Sunday, 25 January 2009

Who Feels Fairly Treated in Your Organisation?

I’ve been working on inclusive leadership with a large UK organisation recently. For me, fair treatment is perhaps the most important component of inclusive culture. There is a really strong, well documented link between fair treatment and employee engagement. When maintaining engagement is so difficult in these challenging times, treating people fairly seems a low cost though not simple route to pursue.


The company concerned has a regular employee engagement survey. I was really struck by one method of illustrating the “spread” of employee perceptions around fair treatment (see below).


The horizontal axis shows the % of employees responding favourably in terms of seeing their treatment as fair. The vertical axis is the number of units / departments receiving each score (in this case between about 20% and 90%).


There is real power in investigating the differences in leadership practices between the highest and lowest scoring groups. What helps the most?

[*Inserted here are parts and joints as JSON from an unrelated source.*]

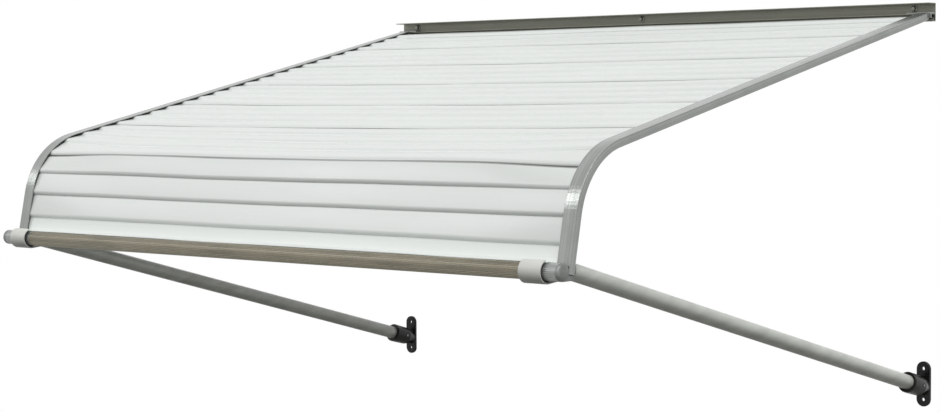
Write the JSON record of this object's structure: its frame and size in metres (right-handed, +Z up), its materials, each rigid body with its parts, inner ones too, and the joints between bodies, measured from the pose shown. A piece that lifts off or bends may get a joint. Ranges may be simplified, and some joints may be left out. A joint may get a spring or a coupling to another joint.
{
  "type": "aluminum door canopy",
  "caption": "Fixed slatted canopy over a door: bent side rails carry stepped white slats down to a fluted front bar, braced by tube arms on wall brackets.",
  "frame": {"origin": "on the wall, at the middle of the header's back face and at the level of its bottom shelf", "axes": "+X runs along the wall to the right as seen by someone facing the wall, +Y points into the wall, +Z is up; the canopy reaches out along -Y"},
  "size_m": [1.2748, 1.0511, 0.7084],
  "materials": {
    "mill_aluminium": "mill finish with lengthwise draw lines",
    "bronze_aluminium": "dark olive-brown anodised",
    "white_enamel": "baked white enamel on thin aluminium sheet",
    "white_vinyl": "off-white moulded vinyl",
    "black_casting": "semi-gloss black coat on a casting",
    "grey_casting": "tumbled grey casting",
    "zinc_screw": "zinc plated",
    "black_rubber": "matte black rubber"
  },
  "bodies": {
    "root": {"bar_cap_left": "grey_casting", "bar_cap_right": "grey_casting", "bar_clamp_left": "white_vinyl", "bar_clamp_right": "white_vinyl", "clamp_liner_left": "black_rubber", "clamp_liner_right": "black_rubber", "clip_rivet_left": "zinc_screw", "clip_rivet_right": "zinc_screw", "corner_casting_left": "grey_casting", "corner_casting_right": "grey_casting", "front_bar": "bronze_aluminium", "header_screw_left": "zinc_screw", "header_screw_middle": "zinc_screw", "header_screw_right": "zinc_screw", "rail_clip_left": "mill_aluminium", "rail_clip_right": "mill_aluminium", "set_screw_left": "zinc_screw", "set_screw_right": "zinc_screw", "side_rail_left": "mill_aluminium", "side_rail_right": "mill_aluminium", "slat_panel_1": "white_enamel", "slat_panel_2": "white_enamel", "slat_panel_3": "white_enamel", "slat_panel_4": "white_enamel", "slat_panel_5": "white_enamel", "slat_panel_6": "white_enamel", "slat_panel_7": "white_enamel", "support_arm_left": "mill_aluminium", "support_arm_right": "mill_aluminium", "wall_bracket_left": "black_casting", "wall_bracket_right": "black_casting", "wall_header": "bronze_aluminium"}
  },
  "joints": []
}
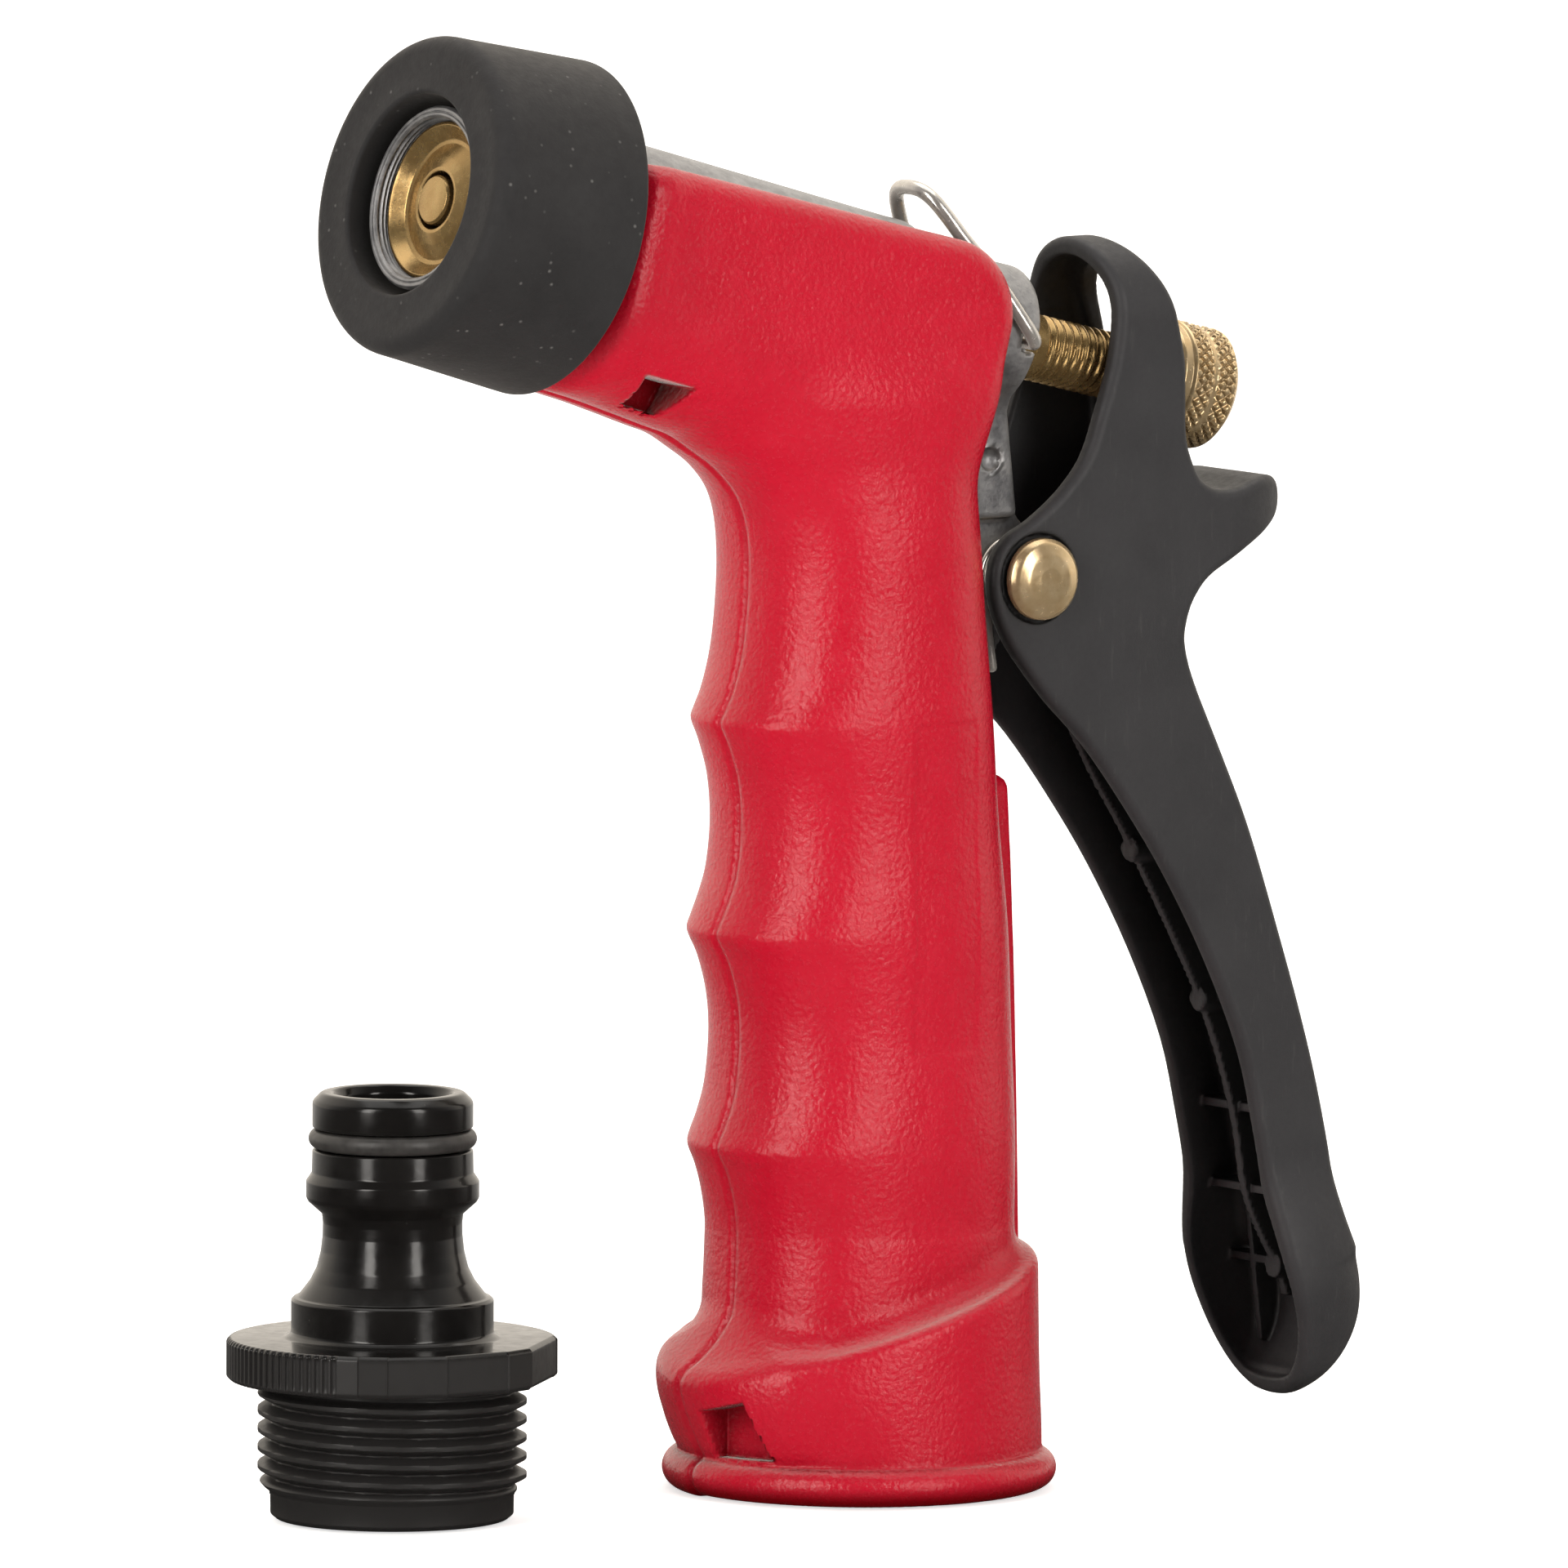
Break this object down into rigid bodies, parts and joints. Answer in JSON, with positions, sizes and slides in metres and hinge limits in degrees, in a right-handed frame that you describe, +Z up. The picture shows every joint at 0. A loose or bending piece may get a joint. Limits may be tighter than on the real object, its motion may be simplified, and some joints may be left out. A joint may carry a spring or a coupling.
{
  "type": "pistol-grip spray nozzle",
  "caption": "Hand-held pistol-grip hose spray nozzle with rear squeeze lever, adjustable brass valve stem, hold-open clip and a loose quick-connect adapter.",
  "frame": {"origin": "centre of the inlet ring's bottom face", "axes": "+Z up along the grip, the jet leaves towards -Y and slightly up, the squeeze lever is on the +Y side, +X is the side of the domed pin head"},
  "size_m": [0.0413, 0.127, 0.1477],
  "materials": {
    "red_cover": "semi-gloss moulded vinyl with a fine leathery grain",
    "black_rubber": "matte",
    "lever_black": "matte, fine spark texture",
    "adapter_black": "gloss",
    "zinc": "die-cast grey",
    "brass": "machined",
    "spring_steel": "drawn wire",
    "seal_rubber": "smooth",
    "white_plastic": "plain",
    "screen_steel": "woven"
  },
  "bodies": {
    "body": {"body_casting": "zinc", "grip_cover": "red_cover", "front_bumper": "black_rubber", "valve_seat": "brass", "seat_gasket": "seal_rubber", "gland_bush": "brass", "backup_washer": "white_plastic", "stem_o_rings": "seal_rubber", "return_spring": "spring_steel", "lever_spring": "spring_steel", "hose_washer": "seal_rubber", "inlet_screen": "screen_steel"},
    "stem": {"valve_stem": "brass", "valve_washer": "seal_rubber", "washer_retainer": "brass"},
    "nut": {"adjusting_nut": "brass"},
    "lever": {"lever": "lever_black", "pivot_pin": "brass", "pin_cap": "brass"},
    "clip": {"hold_open_clip": "spring_steel"},
    "adapter": {"adapter_body": "adapter_black", "adapter_o_ring": "seal_rubber"}
  },
  "joints": [
    {"name": "lever_squeeze", "type": "hinge", "parent": "body", "child": "lever", "pos_m": [0, 0.0158, 0.0908], "axis": [-1, 0, 0], "range_deg": [0, 14], "stiffness_Nm_per_rad": 0.1, "springref_deg": -8.59, "deforming": ["lever_spring"]},
    {"name": "stem_slide", "type": "slide", "parent": "body", "child": "stem", "axis": [0, 0.969, -0.247], "range_m": [0, 0.0044], "deforming": ["return_spring"]},
    {"name": "nut_turn", "type": "hinge", "parent": "stem", "child": "nut", "pos_m": [0, 0.03779, 0.10867], "axis": [0, 0.969, -0.247], "continuous": true},
    {"name": "clip_swing", "type": "hinge", "parent": "body", "child": "clip", "pos_m": [0, 0.0152, 0.1144], "axis": [-1, 0, 0], "range_deg": [0, 56]},
    {"name": "adapter_lift", "type": "slide", "parent": "body", "child": "adapter", "axis": [0, 0, 1], "range_m": [0, 0.04]}
  ],
  "couplings": [
    {"joint": "stem_slide", "follows": "lever_squeeze", "m_per_rad": 0.0172}
  ]
}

A version of this distribution can also be used as a fair treatment or inclusion measure for a whole organisation. Rather than simply increasing the average score for fair treatment you might also choose to have goals for improvement of the lowest scores etc..


Assuming enough demographic data is available it would be terrific to look at this kind of profile for different identity groups. Any organisation using Six Sigma should be able to use this kind of technique particularly well.


Fair treatment is fundamental to employee engagement and the resilience of organisations. Are you doing enough to understand who feels fairly treated and who doesn't?